Virtual Teleportation of CSIT via Non-Signaling Assistance
Yuhang Yao, Syed A. Jafar

TL;DR
This paper explores how non-signaling correlations can effectively enable the 'virtual teleportation' of channel state information, leading to capacity gains in classical communication networks with quantum nonlocality considerations.
Contribution
It introduces the concept of 'virtual teleportation of CSIT' via non-signaling assistance and characterizes capacity regions for various multi-user channels under this paradigm.
Findings
NS-assistance matches classical capacity when receiver also has CSIT.
Capacity regions with NS-assistance are equivalent to classical regions with certain side-information.

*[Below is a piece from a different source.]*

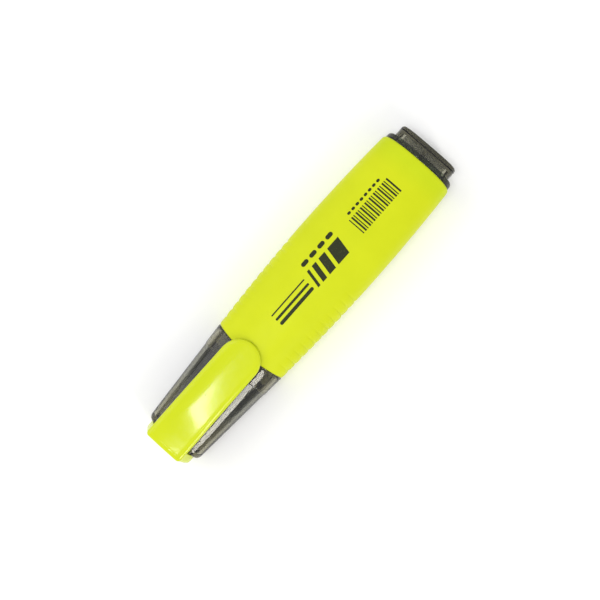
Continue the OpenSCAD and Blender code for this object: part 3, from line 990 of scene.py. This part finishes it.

Full NS-assistance in multi-user channels does not improve capacity beyond bipartite assistance.
Abstract
Non-signaling correlations, which (strictly) include quantum correlations, provide a tractable path to explore the potential impact of quantum nonlocality on the capacity of classical communication networks. Motivated by a recent discovery that certain wireless network settings benefit significantly from non-signaling (NS) correlations, various generalizations are considered. First, it is shown that for a point to point discrete memoryless channel with a non-causal channel state information at the transmitter (CSIT), the NS-assisted Shannon capacity matches the classical (without NS assistance) capacity of the channel for the setting where the state is also made available to the receiver. The key insight is summarized as 'virtual teleportation of CSIT via NS-assistance' and is supported by further results as follows. For a discrete memoryless 2-user broadcast channel (BC), the Shannon…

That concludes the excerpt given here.